May 10 (Bloomberg) -- Italy’s one-year borrowing costs fell to a record low at a sale of 10 billion euros ($13 billion) of bills after the new government reiterated a commitment to keep the deficit within the European Union limit.
The Rome-based Treasury sold 7 billion euros of 365-day bills at 0.703 percent, down from 0.922 percent at the previous auction April 10. Investors bid for 1.16 times the amount offered, down from 1.64 times last month. It also sold 3 billion euros of 219-day bills at 0.393 percent.

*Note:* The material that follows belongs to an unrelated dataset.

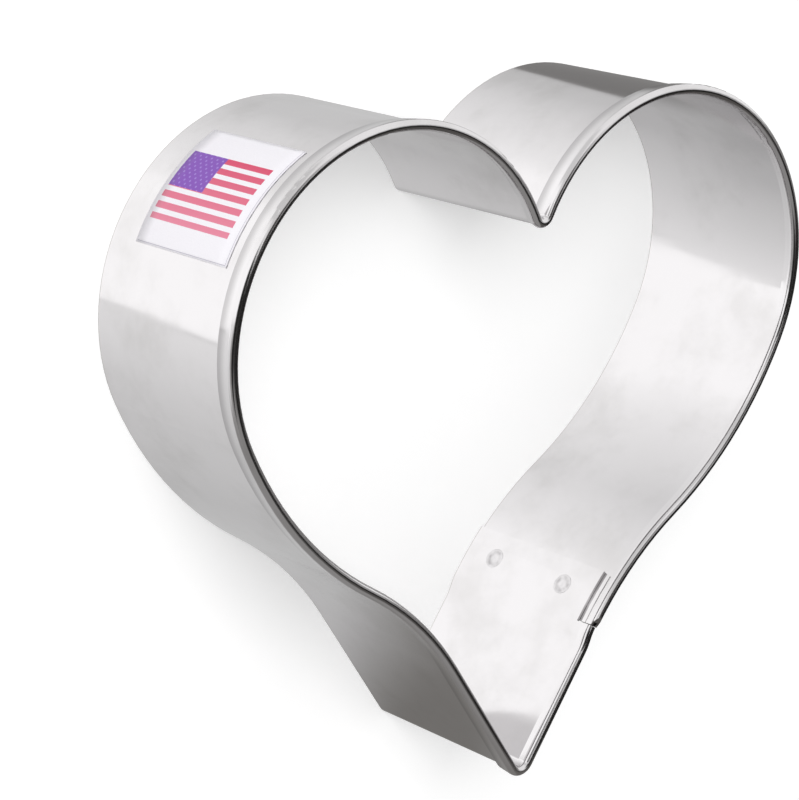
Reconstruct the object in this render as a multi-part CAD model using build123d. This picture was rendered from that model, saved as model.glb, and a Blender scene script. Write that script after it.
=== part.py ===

The auction comes one day after Prime Minister Enrico Letta’s new government confirmed its intention to postpone the payment of a property tax due in June as consumer spending slumps and joblessness remains near a 20-year high. Finance Minister Fabrizio Saccomanni said yesterday that the government wouldn’t need additional budget cuts to cover the lost revenue and remained committed to holding the deficit to less than 3 percent of gross domestic product.
Europe’s fourth-biggest economy is probably in its eighth quarter of contraction as austerity measures adopted by the previous government to control the budget gap deepened the slump.
Italy’s 10-year bond yield rose 1 basis point to 3.9 percent after the sale at 11:12 a.m. in Rome. Italy returns to the market May 13 with the sale of longer-maturity bonds.